** start GIVEN MATERIAL **
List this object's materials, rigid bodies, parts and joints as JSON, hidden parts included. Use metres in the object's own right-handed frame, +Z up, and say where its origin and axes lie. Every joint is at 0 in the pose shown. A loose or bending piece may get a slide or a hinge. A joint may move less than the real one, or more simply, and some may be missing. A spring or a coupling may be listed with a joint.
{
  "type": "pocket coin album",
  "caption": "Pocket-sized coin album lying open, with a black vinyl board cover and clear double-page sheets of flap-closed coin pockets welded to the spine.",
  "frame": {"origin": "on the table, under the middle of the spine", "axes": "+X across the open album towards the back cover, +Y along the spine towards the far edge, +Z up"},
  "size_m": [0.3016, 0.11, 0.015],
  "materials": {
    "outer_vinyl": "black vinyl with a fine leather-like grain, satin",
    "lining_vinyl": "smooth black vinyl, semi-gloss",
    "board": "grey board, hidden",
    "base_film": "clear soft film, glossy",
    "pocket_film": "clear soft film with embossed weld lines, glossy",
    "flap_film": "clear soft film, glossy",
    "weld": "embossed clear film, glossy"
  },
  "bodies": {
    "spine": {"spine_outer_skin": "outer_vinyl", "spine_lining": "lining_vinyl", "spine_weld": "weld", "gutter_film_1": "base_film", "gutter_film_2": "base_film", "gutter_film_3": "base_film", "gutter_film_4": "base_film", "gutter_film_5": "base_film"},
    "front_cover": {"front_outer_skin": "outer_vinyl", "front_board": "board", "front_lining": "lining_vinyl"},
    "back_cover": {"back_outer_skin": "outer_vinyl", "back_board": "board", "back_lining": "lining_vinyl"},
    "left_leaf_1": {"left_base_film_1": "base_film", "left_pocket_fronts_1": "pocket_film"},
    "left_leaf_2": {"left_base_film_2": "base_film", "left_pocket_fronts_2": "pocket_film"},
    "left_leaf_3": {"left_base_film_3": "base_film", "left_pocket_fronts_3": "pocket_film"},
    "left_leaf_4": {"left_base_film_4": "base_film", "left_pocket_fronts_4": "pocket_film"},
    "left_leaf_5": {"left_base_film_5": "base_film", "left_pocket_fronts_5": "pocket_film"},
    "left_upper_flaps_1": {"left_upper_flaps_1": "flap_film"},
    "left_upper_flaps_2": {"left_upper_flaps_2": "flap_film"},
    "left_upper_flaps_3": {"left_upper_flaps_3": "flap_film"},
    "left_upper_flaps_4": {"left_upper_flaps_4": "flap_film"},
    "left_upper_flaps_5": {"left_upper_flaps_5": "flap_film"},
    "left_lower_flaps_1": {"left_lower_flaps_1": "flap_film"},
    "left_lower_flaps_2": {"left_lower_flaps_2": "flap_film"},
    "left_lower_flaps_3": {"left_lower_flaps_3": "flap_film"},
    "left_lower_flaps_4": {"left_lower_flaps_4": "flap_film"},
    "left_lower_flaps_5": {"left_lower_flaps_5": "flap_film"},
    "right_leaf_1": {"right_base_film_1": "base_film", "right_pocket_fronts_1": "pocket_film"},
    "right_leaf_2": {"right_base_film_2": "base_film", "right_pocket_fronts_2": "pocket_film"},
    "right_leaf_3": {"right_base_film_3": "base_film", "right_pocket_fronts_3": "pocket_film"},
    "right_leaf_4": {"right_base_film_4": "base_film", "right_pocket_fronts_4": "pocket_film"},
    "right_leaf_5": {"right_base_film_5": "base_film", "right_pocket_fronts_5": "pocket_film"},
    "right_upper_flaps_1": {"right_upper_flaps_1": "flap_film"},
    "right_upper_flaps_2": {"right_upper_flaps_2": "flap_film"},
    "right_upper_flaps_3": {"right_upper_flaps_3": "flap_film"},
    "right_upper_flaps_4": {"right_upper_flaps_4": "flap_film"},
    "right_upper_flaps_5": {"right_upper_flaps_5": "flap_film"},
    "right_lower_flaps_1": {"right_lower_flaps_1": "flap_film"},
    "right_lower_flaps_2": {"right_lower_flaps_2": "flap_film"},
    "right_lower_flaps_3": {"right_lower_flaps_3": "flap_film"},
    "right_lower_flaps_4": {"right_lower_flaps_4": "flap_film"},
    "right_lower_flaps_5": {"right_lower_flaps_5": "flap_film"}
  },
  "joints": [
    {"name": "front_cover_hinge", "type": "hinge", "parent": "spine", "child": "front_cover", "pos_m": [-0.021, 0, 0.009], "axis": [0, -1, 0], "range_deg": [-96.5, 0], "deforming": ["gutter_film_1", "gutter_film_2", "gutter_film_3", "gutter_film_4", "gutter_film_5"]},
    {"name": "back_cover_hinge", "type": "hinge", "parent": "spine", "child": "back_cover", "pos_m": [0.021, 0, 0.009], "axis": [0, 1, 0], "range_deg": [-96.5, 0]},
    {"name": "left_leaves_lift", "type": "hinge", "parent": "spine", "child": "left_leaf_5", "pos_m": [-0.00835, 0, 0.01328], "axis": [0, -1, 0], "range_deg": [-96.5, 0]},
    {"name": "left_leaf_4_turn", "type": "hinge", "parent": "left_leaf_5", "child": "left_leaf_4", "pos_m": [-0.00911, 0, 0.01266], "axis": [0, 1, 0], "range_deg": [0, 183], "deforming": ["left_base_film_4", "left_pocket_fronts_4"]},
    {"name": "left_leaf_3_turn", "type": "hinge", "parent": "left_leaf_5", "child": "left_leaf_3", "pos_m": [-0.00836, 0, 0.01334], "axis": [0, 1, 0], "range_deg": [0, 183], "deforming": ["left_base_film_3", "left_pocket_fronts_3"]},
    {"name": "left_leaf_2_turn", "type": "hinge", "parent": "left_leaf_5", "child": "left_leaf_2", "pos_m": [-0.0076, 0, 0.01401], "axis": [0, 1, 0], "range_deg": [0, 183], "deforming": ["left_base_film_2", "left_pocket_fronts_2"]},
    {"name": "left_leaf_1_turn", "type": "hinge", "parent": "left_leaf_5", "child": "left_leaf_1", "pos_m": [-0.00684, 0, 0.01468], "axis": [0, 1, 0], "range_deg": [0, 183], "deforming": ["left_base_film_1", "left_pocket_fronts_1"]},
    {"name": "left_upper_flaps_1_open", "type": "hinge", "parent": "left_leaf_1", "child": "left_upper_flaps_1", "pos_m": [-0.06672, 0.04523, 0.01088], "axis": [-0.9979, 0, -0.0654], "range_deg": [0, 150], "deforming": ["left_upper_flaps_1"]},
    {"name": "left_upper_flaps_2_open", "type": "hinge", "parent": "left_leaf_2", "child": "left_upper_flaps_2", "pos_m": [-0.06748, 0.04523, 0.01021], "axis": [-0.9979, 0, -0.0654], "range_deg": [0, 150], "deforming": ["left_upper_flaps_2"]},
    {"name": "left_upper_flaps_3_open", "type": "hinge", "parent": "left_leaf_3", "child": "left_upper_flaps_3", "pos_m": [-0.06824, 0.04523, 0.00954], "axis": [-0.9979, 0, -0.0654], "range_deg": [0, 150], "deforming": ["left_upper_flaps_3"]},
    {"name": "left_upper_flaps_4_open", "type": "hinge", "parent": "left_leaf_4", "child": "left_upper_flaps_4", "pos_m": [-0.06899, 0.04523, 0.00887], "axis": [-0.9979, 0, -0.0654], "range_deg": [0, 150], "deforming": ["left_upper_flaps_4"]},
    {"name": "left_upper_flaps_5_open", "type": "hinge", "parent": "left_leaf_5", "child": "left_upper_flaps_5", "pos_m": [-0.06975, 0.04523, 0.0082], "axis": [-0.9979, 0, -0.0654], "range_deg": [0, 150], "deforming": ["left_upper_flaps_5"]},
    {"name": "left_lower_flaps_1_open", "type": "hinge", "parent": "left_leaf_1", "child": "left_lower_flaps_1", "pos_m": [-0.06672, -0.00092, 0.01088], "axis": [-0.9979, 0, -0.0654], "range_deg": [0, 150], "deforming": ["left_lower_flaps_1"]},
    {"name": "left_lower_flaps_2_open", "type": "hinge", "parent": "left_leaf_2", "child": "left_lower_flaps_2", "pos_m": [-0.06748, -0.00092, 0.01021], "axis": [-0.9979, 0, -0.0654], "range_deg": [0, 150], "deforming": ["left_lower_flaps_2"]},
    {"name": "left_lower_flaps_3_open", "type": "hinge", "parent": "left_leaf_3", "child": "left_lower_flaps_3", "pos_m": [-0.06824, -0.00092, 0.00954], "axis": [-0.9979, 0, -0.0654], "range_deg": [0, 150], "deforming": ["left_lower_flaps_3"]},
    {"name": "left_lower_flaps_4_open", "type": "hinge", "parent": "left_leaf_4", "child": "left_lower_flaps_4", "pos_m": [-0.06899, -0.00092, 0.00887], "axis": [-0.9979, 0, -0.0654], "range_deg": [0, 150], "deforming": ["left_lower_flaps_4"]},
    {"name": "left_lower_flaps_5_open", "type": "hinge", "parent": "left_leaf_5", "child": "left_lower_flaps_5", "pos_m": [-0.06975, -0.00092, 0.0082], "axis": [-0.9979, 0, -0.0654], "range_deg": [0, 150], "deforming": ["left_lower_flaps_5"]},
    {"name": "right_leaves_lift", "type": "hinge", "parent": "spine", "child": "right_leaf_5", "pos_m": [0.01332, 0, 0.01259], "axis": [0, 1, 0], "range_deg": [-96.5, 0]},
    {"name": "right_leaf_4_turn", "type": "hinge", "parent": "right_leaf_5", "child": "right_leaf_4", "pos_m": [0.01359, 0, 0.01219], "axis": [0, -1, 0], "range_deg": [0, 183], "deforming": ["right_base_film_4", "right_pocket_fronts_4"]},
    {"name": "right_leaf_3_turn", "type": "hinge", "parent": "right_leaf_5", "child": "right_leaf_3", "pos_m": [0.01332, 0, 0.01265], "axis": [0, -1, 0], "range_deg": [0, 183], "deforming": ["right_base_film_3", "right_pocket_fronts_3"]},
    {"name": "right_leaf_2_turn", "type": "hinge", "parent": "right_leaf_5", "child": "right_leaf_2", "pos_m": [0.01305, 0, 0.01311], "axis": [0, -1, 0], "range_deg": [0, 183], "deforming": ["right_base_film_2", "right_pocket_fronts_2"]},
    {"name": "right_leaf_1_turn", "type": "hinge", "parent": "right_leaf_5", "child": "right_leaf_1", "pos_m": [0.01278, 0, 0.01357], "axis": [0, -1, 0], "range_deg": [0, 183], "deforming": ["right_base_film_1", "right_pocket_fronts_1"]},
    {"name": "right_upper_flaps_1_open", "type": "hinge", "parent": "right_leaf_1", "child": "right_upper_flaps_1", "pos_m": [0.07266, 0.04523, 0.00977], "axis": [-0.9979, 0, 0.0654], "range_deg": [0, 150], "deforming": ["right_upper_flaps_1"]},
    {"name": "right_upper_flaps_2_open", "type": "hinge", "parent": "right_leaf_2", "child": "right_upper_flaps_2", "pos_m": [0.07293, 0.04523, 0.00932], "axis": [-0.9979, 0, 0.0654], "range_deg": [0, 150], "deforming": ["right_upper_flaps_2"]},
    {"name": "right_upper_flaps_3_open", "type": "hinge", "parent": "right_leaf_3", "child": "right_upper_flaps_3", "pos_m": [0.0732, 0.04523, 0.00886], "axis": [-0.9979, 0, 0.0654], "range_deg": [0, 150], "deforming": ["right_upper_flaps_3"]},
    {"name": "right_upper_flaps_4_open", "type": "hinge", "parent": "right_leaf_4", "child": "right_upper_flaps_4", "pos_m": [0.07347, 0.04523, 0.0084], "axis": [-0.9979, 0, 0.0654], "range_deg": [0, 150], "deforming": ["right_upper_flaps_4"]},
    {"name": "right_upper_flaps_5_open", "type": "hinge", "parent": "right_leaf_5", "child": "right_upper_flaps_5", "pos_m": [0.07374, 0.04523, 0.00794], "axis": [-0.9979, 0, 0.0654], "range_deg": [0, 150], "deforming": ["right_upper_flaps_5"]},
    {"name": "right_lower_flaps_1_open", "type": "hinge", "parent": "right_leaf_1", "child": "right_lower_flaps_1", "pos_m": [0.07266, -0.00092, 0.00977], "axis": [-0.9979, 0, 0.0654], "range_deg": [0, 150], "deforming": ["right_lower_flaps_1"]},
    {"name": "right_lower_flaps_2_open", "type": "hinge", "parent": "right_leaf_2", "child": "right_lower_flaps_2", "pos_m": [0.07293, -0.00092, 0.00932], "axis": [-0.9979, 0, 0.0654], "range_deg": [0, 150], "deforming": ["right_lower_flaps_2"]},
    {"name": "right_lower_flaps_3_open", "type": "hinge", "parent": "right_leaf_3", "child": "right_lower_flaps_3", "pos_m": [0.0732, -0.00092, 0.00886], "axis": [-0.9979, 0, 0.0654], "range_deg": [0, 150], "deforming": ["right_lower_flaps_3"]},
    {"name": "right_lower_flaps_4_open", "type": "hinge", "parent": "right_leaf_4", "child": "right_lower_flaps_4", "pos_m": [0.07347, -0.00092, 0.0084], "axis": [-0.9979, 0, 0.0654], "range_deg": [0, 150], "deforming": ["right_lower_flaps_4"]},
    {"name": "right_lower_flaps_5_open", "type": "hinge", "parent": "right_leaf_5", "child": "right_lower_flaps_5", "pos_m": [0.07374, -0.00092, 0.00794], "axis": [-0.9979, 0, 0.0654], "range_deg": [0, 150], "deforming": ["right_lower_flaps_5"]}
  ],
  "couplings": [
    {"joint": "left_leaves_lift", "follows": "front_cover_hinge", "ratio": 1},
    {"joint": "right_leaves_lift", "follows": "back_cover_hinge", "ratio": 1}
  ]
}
** end GIVEN MATERIAL **
### BRIEF
Identify and extract each line of the listing that contains "origin".

### TASK RESPONSE
List this object's materials, rigid bodies, parts and joints as JSON, hidden parts included. Use metres in the object's own right-handed frame, +Z up, and say where its origin and axes lie. Every joint is at 0 in the pose shown. A loose or bending piece may get a slide or a hinge. A joint may move less than the real one, or more simply, and some may be missing. A spring or a coupling may be listed with a joint.
  "frame": {"origin": "on the table, under the middle of the spine", "axes": "+X across the open album towards the back cover, +Y along the spine towards the far edge, +Z up"},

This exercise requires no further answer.